Il y avait une maigre foule…
 Il y avait beaucoup de mandants du n°2. Pravind Jugnauth a fait ses preuves comme ministre de l’Agriculture, ministre des Finances et ministre de la Technologie, de l’innovation et de la communication. Il n’est pas devenu Premier ministre du jour au lendemain. Son dernier Budget en est la preuve.

Sa nomination ne risque-t-elle pas plutôt de propulser Navin Ramgoolam aux devants de la scène politique ?
C’est plutôt le contraire. L’opposition, surtout le Parti travailliste, est en train de paniquer. Pravind Jugnauth est un bosseur et il « mean business ». Il porte beaucoup d’attention sur le travail abattu par la National Development Unit et il a lui-même imposé des délais.

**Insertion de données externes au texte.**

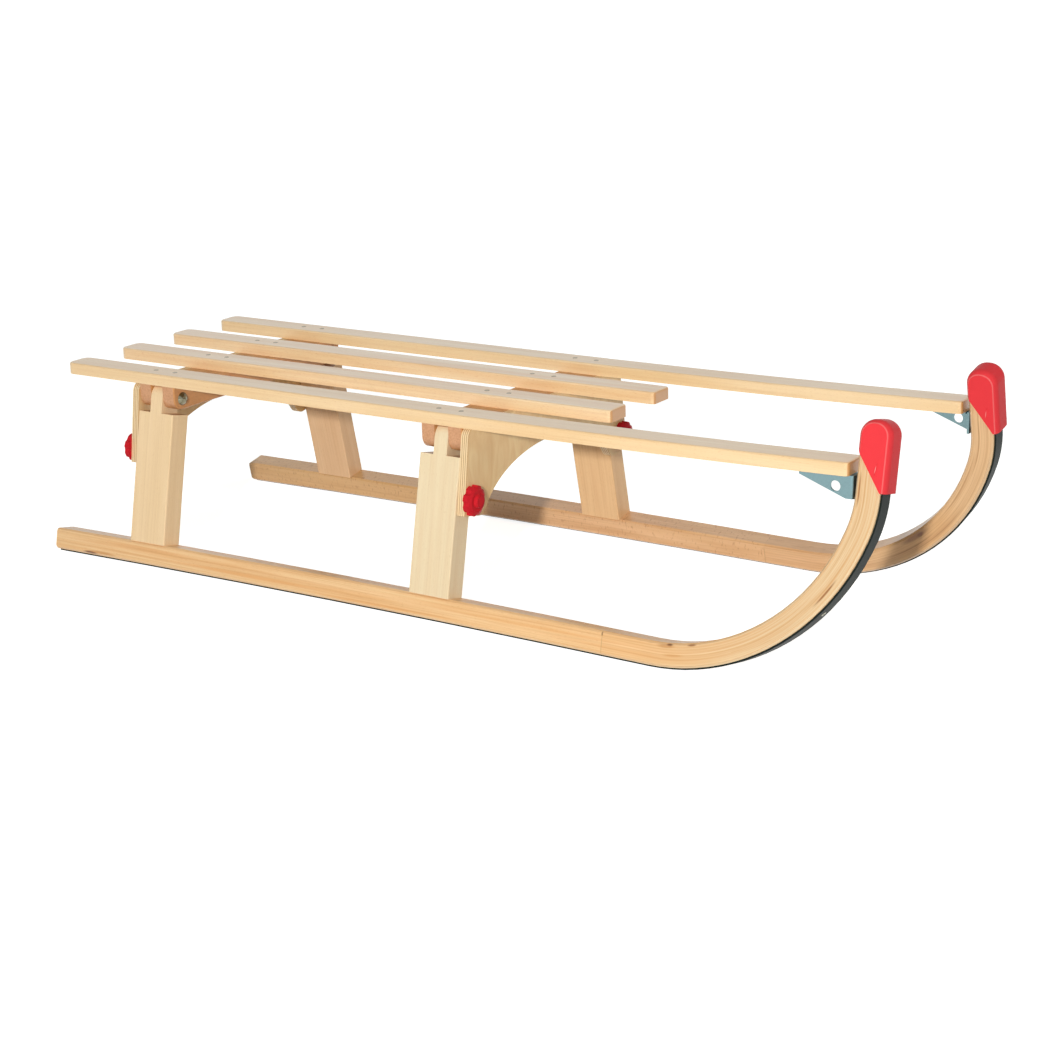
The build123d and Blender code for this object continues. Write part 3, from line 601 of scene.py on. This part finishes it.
def rolled_steel(name, colour):
    """Dark rolled steel: mill scale drifts in patches, with scratches drawn out along X.

    Scale leaves the eye a dull near black, with a soft shine along the scratches.
    """
    made, tree = material(name)
    spot = add(tree, "TexCoord")["Object"]
    scale = add(tree, "TexNoise", {"Vector": spot, "Scale": MILL_SCALE, "Detail": 3.0})[0]
    scratch = add(tree, "Mapping", {"Vector": spot, "Scale": SCRATCHES})[0]
    scratch = add(tree, "TexNoise", {"Vector": scratch, "Scale": 1.0, "Detail": 2.0})[0]
    tone = add(tree, "MapRange", {0: scale, 3: SCALE_TONES[0], 4: SCALE_TONES[1]})[0]
    steel = add(tree, "Mix", {0: 1.0, 6: linear(colour), 7: tone}, data_type="RGBA",
                blend_type="MULTIPLY")[2]
    gloss = add(tree, "MapRange", {0: scratch, 3: SCRATCH_GLOSS[0], 4: SCRATCH_GLOSS[1]})[0]
    relief = add(tree, "Bump", {"Strength": SCRATCH_RELIEF[0], "Distance": SCRATCH_RELIEF[1],
                                "Height": scratch})[0]
    shader = add(tree, "BsdfPrincipled", {"Base Color": steel, "Metallic": SCALED_METAL,
                                          "Roughness": gloss, "Specular IOR Level": SCALED_LEVEL,
                                          "Normal": relief})[0]
    add(tree, "OutputMaterial", {"Surface": shader})
    return made


dress(["left_shoe", "right_shoe"], rolled_steel("dark rolled steel, shoes", SHOE_STEEL))

# ---- shoe screws ----
# Six countersunk wood screws to a shoe, of the same size as the slats', driven flush through the
# steel into the runner. Their zinc plate has dulled like the bolts'.

# x and height from the fold axis, just outside the shoe: four along its straight run, two in its bend
SHOE_SCREW_PLACES = ((-0.47, -0.21), (-0.235, -0.21), (0.0, -0.21), (0.22, -0.21), (0.37, -0.199),
                     (0.4945, -0.1265))

for side, turn in side_turns.items():
    lean = Matrix.Rotation(turn * SPLAY, 3, "X")
    frames = []
    for x, z in SHOE_SCREW_PLACES:
        guess = Vector(side_pivots[side + "_side"]) + lean @ Vector((x, 0, z))
        _, place, outward, _ = nodes[side + "_shoe"].closest_point_on_mesh(guess)
        frames.append((np.array(outward.to_track_quat("Z", "Y").to_matrix()), np.array(place)))
    shoe_screws = mesh_object(side + "_shoe_screws", *copies(screw_head, frames), dull_zinc)
    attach(shoe_screws, side + "_side")

# ---- brackets ----
# Folded zinc plated sheet between rail and horn, with a rope eye; a screw holds each to the horn.
# Fresh plate on the sheet gives it a cool blue cast.

dress(["left_bracket", "right_bracket"], zinc("zinc plated sheet steel", "#7F9BA0", 0.4))
dress(["left_bracket_screw", "right_bracket_screw"], screw_zinc)

# ---- floor, light and camera ----
# A plain pale floor that shows white to the camera and keeps a soft shadow; a low key lamp to the
# sled's right, broad weak ones ahead of it and to its left, and an even, faintly warm sky.

FLOOR_SIZE = 30.0
AIM = (0, 0, 0.12)
# each lamp's name, place, width and power in watts; all of them point at AIM
LAMPS = (("key_lamp", (1.55, -3.74, 1.45), 0.15, 136.0), ("fill_lamp", (3.5, -0.8, 2.2), 1.6, 8.5),
         ("back_lamp", (1.8, 4.2, 1.8), 2.0, 42.0))
# the sky's strength and tint as the wood and the floor catch it; the camera sees plain white
SKY = 0.19
SKY_TINT = (0.96, 1.0, 0.86, 1)
FLOOR_PAINT = (0.8, 0.8, 0.8, 1)
GLOW_NEAR = 0.86          # the floor's own light as the camera sees it, round the sled
GLOW_FAR = 1.0
GLOW_REACH = (1.0, 4.0)   # metres from the sled between which it turns from near to far


def seen_as_backdrop(tree):
    """One for what the camera sees straight, mirrored or through glass, and nothing for plain light."""
    rays = add(tree, "LightPath")
    seen = add(tree, "Math", {0: rays["Is Camera Ray"], 1: rays["Is Glossy Ray"]}, operation="MAXIMUM")[0]
    return add(tree, "Math", {0: seen, 1: rays["Is Transmission Ray"]}, operation="MAXIMUM")[0]


floor_finish, tree = material("white painted floor")
seen = seen_as_backdrop(tree)
paint = add(tree, "BsdfDiffuse", {"Color": FLOOR_PAINT})[0]
spot = add(tree, "TexCoord")["Object"]
away = add(tree, "VectorMath", {0: spot}, operation="LENGTH")["Value"]
shine = add(tree, "MapRange", {0: away, 1: GLOW_REACH[0], 2: GLOW_REACH[1],
                               3: GLOW_NEAR, 4: GLOW_FAR})[0]
shine = add(tree, "Math", {0: seen, 1: shine}, operation="MULTIPLY")[0]
glow = add(tree, "Emission", {"Strength": shine})[0]
both = add(tree, "AddShader", {0: paint, 1: glow})[0]
add(tree, "OutputMaterial", {"Surface": both})
half = FLOOR_SIZE / 2
corners = np.array([(-half, -half, 0), (half, -half, 0), (half, half, 0), (-half, half, 0)])
floor = mesh_object("floor", corners, np.array([(0, 1, 2, 3)]), floor_finish, smooth=False)

world = bpy.data.worlds.new("studio")
bpy.context.scene.world = world
world.use_nodes = True
tree = world.node_tree
tree.nodes.clear()
seen = seen_as_backdrop(tree)
level = add(tree, "MapRange", {0: seen, 3: SKY, 4: 1.0})[0]
hue = add(tree, "Mix", {0: seen, 6: SKY_TINT, 7: (1, 1, 1, 1)}, data_type="RGBA")[2]
sky = add(tree, "Background", {"Color": hue, "Strength": level})[0]
add(tree, "OutputWorld", {"Surface": sky})

for name, place, size, power in LAMPS:
    lamp = bpy.data.objects.new(name, bpy.data.lights.new(name, "AREA"))
    lamp.data.energy = power
    lamp.data.size = size
    lamp.location = place
    lamp.visible_glossy = False   # the lacquer mirrors the pale room and no lamp's glare
    lamp.rotation_euler = (Vector(AIM) - Vector(place)).to_track_quat("-Z", "Y").to_euler()
    bpy.context.scene.collection.objects.link(lamp)

CAMERA_PLACE = (1.41573, -2.08996, 0.82309)
CAMERA_AZIMUTH = 33.728   # degrees to the left of facing along Y
CAMERA_DOWN = 16.803      # degrees below level
CAMERA_ROLL = -1.572      # degrees about its line of sight
FOCAL_LENGTH = 76.50      # mm
SENSOR_WIDTH = 36.0       # mm

camera = bpy.data.objects.new("camera", bpy.data.cameras.new("camera"))
camera.data.lens = FOCAL_LENGTH
camera.data.sensor_width = SENSOR_WIDTH
camera.location = CAMERA_PLACE
level_view = Euler((radians(90 - CAMERA_DOWN), 0, radians(CAMERA_AZIMUTH))).to_matrix()
roll = Euler((0, 0, radians(CAMERA_ROLL))).to_matrix()
camera.rotation_euler = (level_view @ roll).to_euler()
bpy.context.scene.collection.objects.link(camera)
bpy.context.scene.camera = camera
bpy.context.scene.view_settings.view_transform = "Standard"
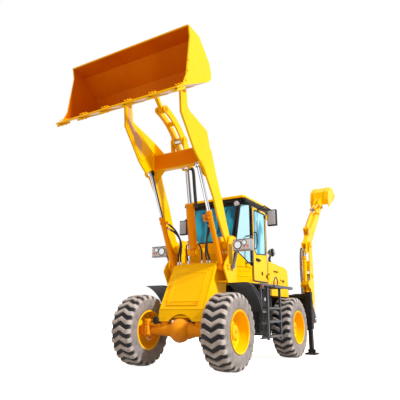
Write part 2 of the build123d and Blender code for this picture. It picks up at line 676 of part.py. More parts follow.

Le PMSD a démissionné du gouvernement et Roshi Bhadain a refusé d’en faire partie...
J’ai été surprise par Roshi Bhadain. Il avait été présent à la dernière réunion du Bureau politique du MSM et il semblait très « happy » que Pravind Jugnauth accède au poste de Premier ministre. Que s’est-il passé entre temps, nul ne le sait. Seul Dieu et Roshi Bhadain le savent.

Quant à Xavier-Luc Duval, je ne comprends pas sa posture. Les raisons de son départ semblent bancales. Il doit y avoir d’autres raisons, d’autant que c’est lui qui a présidé le comité ministériel sur le projet de loi sur la Prosecution Commission.